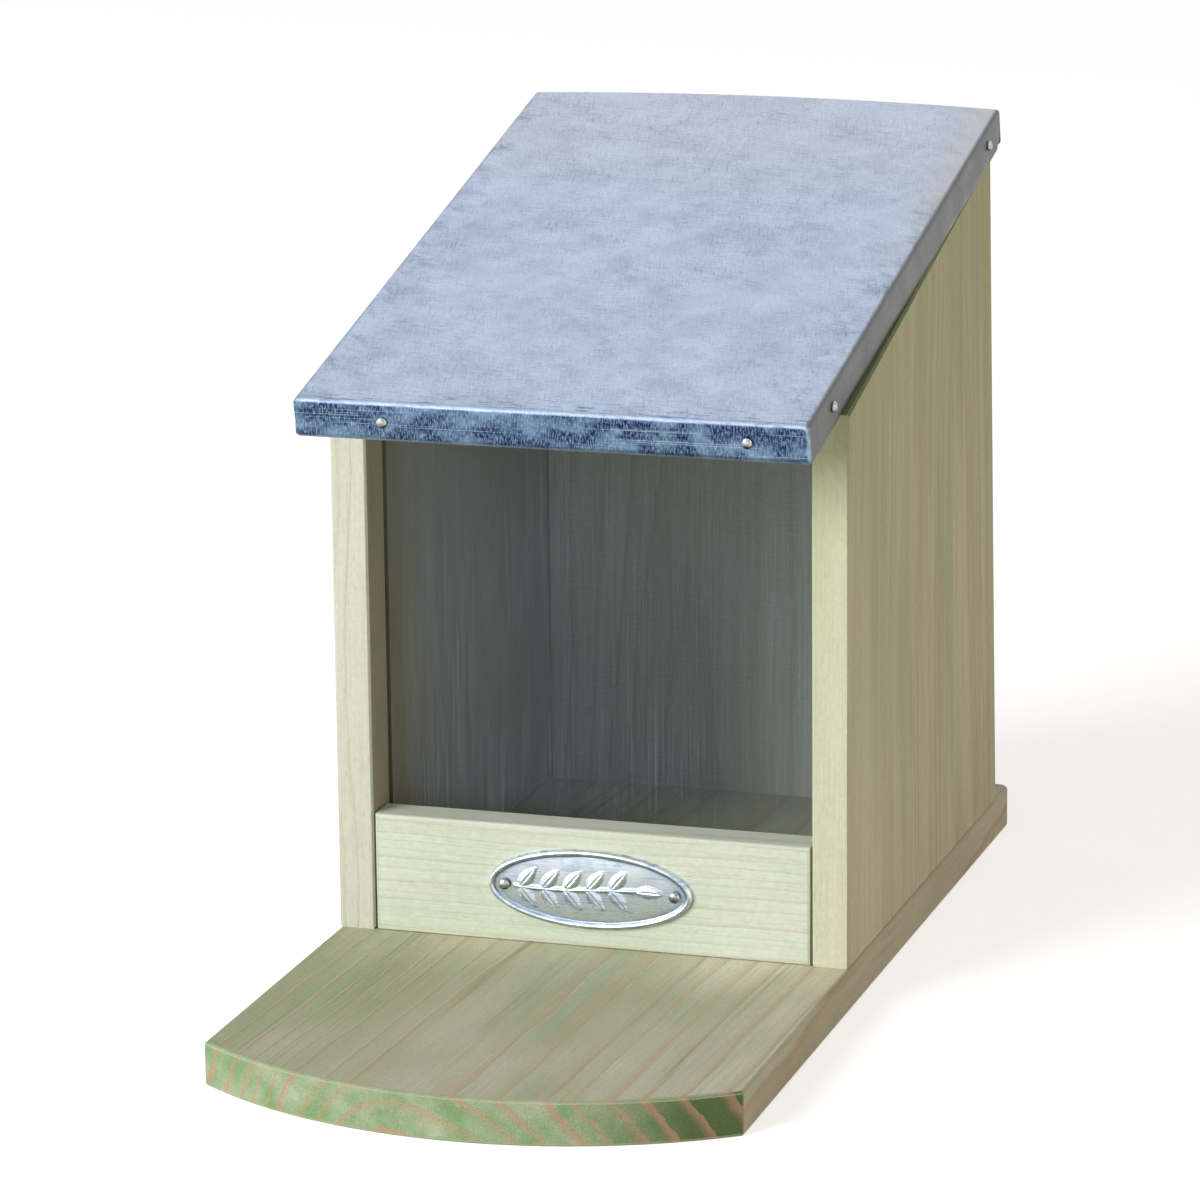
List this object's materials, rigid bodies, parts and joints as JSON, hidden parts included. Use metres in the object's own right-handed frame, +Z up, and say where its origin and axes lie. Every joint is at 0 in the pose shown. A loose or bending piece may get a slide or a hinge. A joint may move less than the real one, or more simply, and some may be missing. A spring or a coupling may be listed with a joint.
{
  "type": "squirrel feeder box",
  "caption": "Wooden feeder box with a clear front pane, a low front rail, a base board running out to a curved feeding shelf, and a hinged sloping lid clad in folded sheet metal.",
  "frame": {"origin": "on the base board's underside, below the middle of the box", "axes": "+Z up, -Y the open front with the shelf, +X to the right seen from the front"},
  "size_m": [0.12, 0.26, 0.1814],
  "materials": {
    "pine": "pressure-treated pine, sawn and sanded, pale green cast",
    "base_pine": "pressure-treated pine, grey-green with tan grain",
    "lid_pine": "plain sawn pine",
    "clear_acrylic": "clear, lightly scratched",
    "galvanised_sheet": "dull mottled zinc coat",
    "pressed_plate": "bright pressed sheet",
    "nail_steel": "bright domed heads",
    "plated_steel": "zinc plated"
  },
  "bodies": {
    "box": {"base_board": "base_pine", "left_side_panel": "pine", "right_side_panel": "pine", "back_panel": "pine", "front_rail": "pine", "window_pane": "clear_acrylic", "name_plate": "pressed_plate", "plate_nail_left": "nail_steel", "plate_nail_right": "nail_steel", "left_panel_screw_front": "plated_steel", "left_panel_screw_rear": "plated_steel", "right_panel_screw_front": "plated_steel", "right_panel_screw_rear": "plated_steel", "rail_screw_left": "plated_steel", "rail_screw_right": "plated_steel", "back_screw_left": "plated_steel", "back_screw_right": "plated_steel", "left_hinge_box_leaf": "plated_steel", "left_hinge_pin": "plated_steel", "left_hinge_box_screw_inner": "plated_steel", "left_hinge_box_screw_outer": "plated_steel", "right_hinge_box_leaf": "plated_steel", "right_hinge_pin": "plated_steel", "right_hinge_box_screw_inner": "plated_steel", "right_hinge_box_screw_outer": "plated_steel"},
    "lid": {"lid_board": "lid_pine", "roof_cover": "galvanised_sheet", "roof_nail_front_left": "nail_steel", "roof_nail_front_right": "nail_steel", "roof_nail_left_front": "nail_steel", "roof_nail_left_rear": "nail_steel", "roof_nail_right_front": "nail_steel", "roof_nail_right_rear": "nail_steel", "left_hinge_lid_leaf": "plated_steel", "left_hinge_lid_screw_inner": "plated_steel", "left_hinge_lid_screw_outer": "plated_steel", "right_hinge_lid_leaf": "plated_steel", "right_hinge_lid_screw_inner": "plated_steel", "right_hinge_lid_screw_outer": "plated_steel"}
  },
  "joints": [
    {"name": "lid_hinge", "type": "hinge", "parent": "box", "child": "lid", "pos_m": [0, 0.0723, 0.16791], "axis": [-1, 0, 0], "range_deg": [0, 110]}
  ]
}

______________________________

Do this - Show all lines from the data above in which the word "joints" appears.

Full solution -
List this object's materials, rigid bodies, parts and joints as JSON, hidden parts included. Use metres in the object's own right-handed frame, +Z up, and say where its origin and axes lie. Every joint is at 0 in the pose shown. A loose or bending piece may get a slide or a hinge. A joint may move less than the real one, or more simply, and some may be missing. A spring or a coupling may be listed with a joint.
  "joints": [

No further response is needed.